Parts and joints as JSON
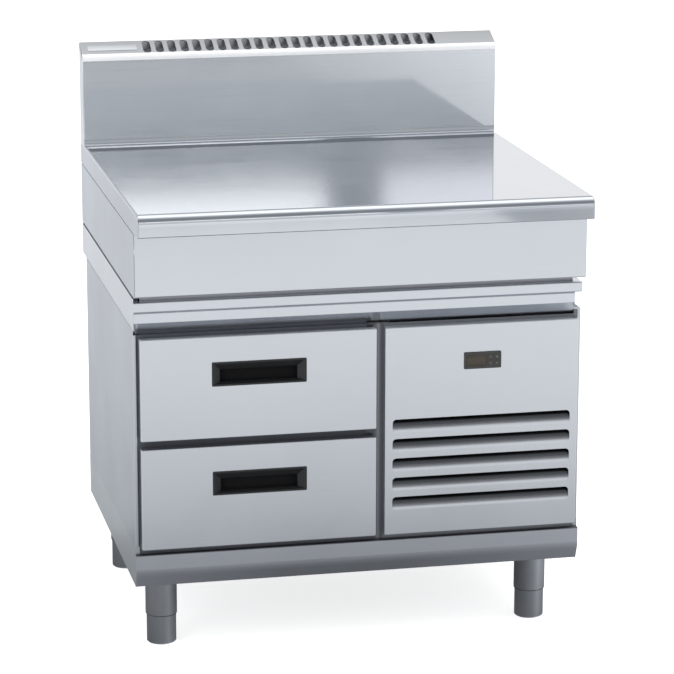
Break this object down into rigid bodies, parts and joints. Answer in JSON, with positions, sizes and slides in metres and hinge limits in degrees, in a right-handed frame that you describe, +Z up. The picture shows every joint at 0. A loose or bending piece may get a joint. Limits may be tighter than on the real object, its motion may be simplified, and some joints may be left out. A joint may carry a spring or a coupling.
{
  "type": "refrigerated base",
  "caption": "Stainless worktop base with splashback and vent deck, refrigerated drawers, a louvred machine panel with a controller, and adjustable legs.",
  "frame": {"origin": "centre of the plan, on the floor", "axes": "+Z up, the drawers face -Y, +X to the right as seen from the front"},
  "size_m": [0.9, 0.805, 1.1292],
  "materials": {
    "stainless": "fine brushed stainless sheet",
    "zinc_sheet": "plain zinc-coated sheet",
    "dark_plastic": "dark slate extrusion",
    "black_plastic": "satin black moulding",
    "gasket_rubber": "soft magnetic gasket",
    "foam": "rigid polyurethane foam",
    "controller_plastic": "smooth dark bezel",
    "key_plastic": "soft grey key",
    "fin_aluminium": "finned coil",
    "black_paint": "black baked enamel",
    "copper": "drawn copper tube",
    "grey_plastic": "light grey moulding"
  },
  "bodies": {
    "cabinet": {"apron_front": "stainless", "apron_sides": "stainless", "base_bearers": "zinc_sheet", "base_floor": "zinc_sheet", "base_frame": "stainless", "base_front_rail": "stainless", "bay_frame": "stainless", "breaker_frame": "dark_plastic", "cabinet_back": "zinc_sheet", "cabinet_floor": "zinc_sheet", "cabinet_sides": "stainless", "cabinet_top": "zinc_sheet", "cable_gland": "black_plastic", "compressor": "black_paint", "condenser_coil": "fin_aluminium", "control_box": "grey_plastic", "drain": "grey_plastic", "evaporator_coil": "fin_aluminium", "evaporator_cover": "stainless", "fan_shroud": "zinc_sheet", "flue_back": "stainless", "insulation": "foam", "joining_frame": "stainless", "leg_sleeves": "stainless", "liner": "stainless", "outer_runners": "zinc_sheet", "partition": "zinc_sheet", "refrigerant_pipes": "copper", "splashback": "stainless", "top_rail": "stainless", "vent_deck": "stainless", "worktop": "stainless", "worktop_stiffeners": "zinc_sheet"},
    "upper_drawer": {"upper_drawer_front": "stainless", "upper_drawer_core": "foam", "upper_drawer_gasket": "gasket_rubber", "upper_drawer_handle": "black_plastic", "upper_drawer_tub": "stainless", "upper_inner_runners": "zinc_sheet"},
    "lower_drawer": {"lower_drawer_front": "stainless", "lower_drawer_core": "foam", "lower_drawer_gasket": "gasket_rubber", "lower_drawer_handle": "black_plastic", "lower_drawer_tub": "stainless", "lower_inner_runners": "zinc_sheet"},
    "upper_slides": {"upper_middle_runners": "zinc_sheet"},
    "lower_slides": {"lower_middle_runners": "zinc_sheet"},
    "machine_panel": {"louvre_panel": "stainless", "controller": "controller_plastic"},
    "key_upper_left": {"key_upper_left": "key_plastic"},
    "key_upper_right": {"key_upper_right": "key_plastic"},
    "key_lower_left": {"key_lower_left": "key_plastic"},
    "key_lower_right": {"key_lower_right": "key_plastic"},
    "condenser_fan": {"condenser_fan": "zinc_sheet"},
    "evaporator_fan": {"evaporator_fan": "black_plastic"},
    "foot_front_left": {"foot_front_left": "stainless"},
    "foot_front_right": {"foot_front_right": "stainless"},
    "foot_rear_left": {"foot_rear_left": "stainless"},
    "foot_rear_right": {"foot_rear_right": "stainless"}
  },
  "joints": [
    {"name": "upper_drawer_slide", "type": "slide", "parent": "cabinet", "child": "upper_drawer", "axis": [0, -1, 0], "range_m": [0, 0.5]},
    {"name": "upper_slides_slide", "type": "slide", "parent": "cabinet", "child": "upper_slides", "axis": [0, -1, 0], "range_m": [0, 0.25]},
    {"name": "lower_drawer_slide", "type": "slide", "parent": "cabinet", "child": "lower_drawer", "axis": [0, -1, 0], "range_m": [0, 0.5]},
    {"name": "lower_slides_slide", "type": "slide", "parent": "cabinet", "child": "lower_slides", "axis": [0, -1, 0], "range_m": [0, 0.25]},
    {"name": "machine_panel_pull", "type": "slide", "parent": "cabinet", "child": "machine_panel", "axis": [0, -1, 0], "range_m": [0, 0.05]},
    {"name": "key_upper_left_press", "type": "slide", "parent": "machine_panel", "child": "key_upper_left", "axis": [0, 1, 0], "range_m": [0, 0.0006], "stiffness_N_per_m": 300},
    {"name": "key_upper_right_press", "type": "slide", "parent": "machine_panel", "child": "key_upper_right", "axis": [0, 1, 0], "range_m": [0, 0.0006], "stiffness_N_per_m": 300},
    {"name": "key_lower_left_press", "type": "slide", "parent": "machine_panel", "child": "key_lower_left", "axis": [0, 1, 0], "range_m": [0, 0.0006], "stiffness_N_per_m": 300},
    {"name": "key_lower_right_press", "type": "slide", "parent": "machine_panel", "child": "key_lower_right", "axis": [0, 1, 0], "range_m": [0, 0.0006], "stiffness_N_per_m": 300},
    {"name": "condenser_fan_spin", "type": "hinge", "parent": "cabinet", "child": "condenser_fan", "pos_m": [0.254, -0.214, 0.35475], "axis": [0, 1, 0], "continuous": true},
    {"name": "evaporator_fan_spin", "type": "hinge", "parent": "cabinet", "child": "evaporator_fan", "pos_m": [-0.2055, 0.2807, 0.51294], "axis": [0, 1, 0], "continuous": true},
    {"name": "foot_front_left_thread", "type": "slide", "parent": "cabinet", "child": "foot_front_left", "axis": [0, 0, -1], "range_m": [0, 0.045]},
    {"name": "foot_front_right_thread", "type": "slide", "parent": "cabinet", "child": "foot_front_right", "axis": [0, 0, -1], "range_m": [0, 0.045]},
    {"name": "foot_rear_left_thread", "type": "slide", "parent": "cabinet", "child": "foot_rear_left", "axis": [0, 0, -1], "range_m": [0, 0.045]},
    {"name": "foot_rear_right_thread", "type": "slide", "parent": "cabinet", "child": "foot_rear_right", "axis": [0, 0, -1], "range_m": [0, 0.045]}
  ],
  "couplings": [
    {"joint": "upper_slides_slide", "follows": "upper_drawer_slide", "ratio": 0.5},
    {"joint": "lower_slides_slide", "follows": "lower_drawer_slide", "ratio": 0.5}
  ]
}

...

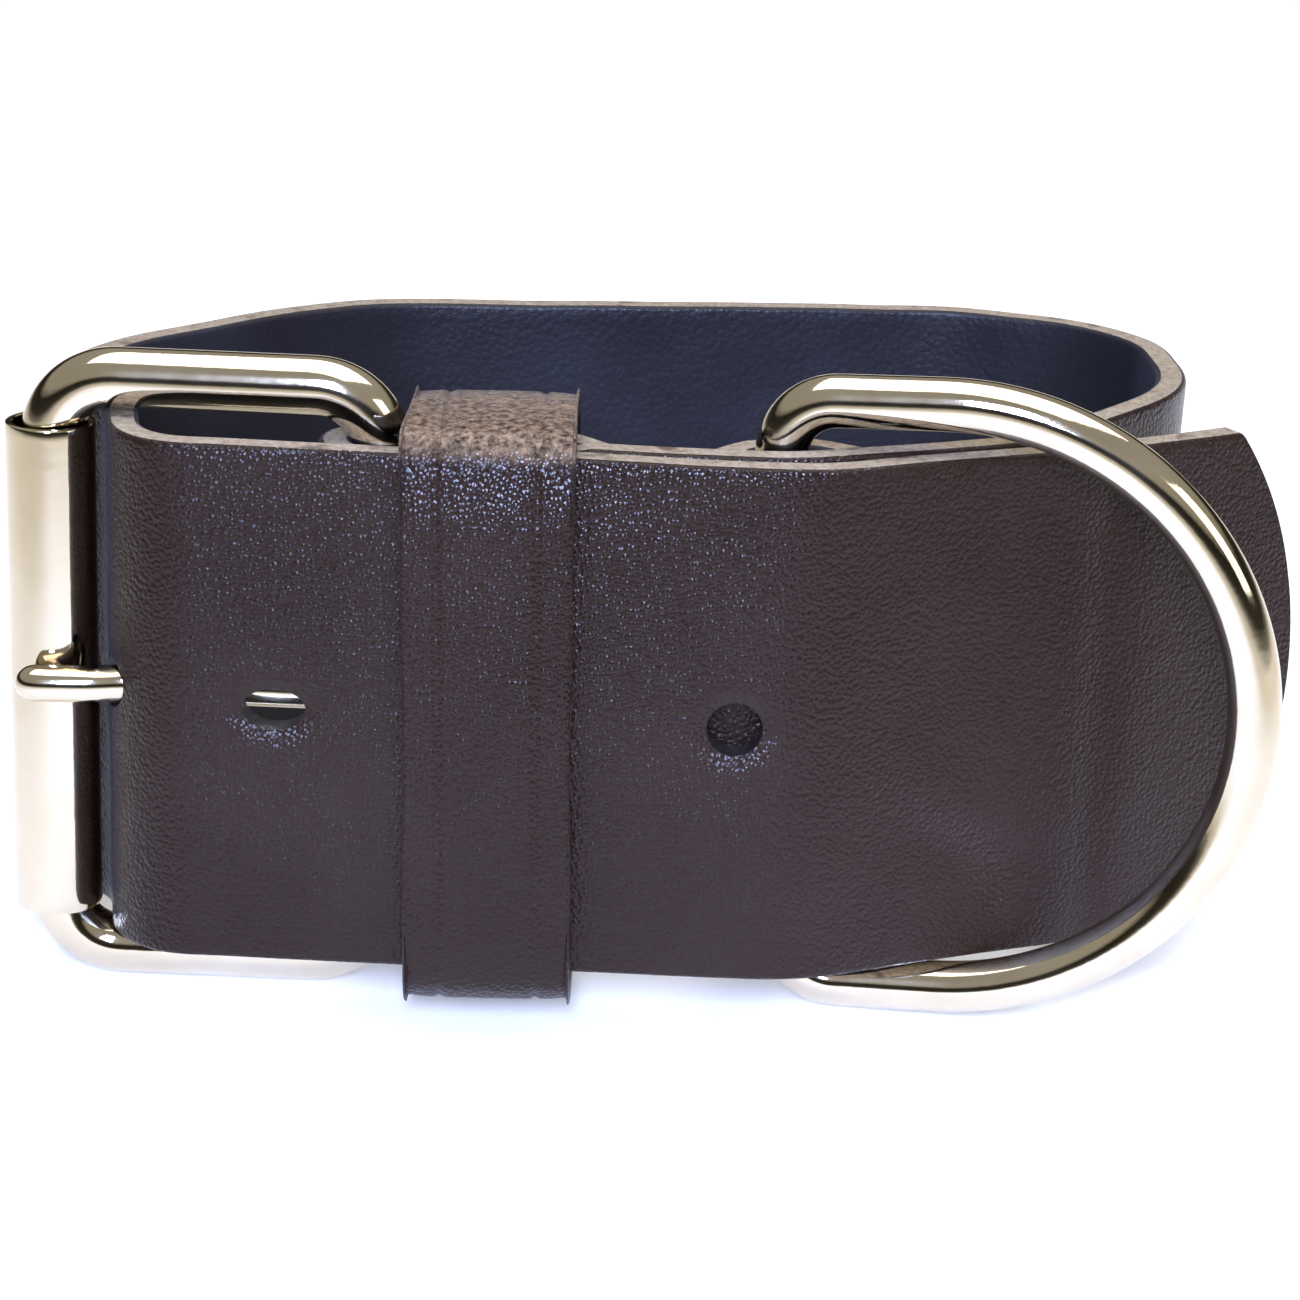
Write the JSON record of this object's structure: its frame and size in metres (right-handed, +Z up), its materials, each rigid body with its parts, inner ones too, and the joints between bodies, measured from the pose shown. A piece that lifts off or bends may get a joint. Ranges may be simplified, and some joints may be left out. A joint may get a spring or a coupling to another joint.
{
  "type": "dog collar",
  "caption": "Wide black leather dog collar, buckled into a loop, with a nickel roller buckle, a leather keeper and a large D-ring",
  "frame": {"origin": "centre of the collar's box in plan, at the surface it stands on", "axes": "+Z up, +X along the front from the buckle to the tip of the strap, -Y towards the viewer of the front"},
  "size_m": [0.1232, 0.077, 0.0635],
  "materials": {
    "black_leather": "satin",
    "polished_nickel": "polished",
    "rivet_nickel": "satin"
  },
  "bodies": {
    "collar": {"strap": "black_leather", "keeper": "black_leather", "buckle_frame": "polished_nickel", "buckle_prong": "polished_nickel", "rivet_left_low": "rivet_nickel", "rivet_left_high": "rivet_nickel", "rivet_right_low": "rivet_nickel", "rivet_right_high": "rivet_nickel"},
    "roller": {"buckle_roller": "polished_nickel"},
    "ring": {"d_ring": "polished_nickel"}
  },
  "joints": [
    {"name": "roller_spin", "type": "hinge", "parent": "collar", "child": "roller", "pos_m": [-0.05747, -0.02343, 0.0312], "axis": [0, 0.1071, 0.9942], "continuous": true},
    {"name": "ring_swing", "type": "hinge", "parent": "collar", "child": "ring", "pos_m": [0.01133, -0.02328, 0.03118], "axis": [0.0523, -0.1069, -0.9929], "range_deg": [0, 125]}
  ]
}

...

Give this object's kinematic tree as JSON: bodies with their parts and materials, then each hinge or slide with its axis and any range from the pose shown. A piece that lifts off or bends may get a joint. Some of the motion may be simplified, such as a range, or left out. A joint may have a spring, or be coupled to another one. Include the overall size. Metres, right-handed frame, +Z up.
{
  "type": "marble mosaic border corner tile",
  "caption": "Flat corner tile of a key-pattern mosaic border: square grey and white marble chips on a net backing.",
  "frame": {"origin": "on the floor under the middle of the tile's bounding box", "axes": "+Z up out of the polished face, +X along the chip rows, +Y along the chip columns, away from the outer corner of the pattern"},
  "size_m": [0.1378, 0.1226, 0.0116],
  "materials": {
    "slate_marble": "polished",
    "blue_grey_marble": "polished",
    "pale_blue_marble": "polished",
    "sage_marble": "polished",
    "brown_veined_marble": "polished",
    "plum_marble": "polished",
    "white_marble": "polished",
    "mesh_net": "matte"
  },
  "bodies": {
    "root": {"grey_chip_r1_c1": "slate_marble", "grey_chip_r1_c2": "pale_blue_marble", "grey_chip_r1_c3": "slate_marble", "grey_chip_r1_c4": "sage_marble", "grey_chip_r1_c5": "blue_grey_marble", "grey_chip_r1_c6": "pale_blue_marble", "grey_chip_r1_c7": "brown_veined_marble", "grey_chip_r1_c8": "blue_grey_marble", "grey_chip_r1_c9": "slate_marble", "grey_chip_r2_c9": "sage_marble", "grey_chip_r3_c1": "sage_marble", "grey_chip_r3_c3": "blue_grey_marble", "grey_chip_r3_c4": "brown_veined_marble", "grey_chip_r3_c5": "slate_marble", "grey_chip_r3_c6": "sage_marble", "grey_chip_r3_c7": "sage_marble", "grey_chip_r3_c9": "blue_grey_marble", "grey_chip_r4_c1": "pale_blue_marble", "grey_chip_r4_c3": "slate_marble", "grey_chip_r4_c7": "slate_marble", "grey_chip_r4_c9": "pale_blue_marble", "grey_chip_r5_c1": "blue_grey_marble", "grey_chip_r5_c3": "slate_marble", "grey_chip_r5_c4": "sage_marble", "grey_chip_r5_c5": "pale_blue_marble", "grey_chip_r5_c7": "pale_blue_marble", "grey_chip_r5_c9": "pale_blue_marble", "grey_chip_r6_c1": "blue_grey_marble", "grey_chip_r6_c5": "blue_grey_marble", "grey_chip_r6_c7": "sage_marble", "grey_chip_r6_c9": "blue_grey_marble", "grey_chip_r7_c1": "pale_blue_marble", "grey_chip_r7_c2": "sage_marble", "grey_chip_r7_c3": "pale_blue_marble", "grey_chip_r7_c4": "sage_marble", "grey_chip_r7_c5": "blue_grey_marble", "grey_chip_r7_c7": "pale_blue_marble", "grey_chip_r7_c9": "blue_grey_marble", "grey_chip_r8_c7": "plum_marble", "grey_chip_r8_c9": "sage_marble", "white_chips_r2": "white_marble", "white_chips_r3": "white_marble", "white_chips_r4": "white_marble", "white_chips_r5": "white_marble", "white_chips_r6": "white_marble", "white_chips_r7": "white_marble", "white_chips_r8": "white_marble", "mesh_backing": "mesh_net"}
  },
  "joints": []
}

What the task asks = Every line of the listing that holds "shown" should be found and copied.

Output for this exercise =
Write the JSON record of this object's structure: its frame and size in metres (right-handed, +Z up), its materials, each rigid body with its parts, inner ones too, and the joints between bodies, measured from the pose shown. A piece that lifts off or bends may get a joint. Ranges may be simplified, and some joints may be left out. A joint may get a spring or a coupling to another joint.
Give this object's kinematic tree as JSON: bodies with their parts and materials, then each hinge or slide with its axis and any range from the pose shown. A piece that lifts off or bends may get a joint. Some of the motion may be simplified, such as a range, or left out. A joint may have a spring, or be coupled to another one. Include the overall size. Metres, right-handed frame, +Z up.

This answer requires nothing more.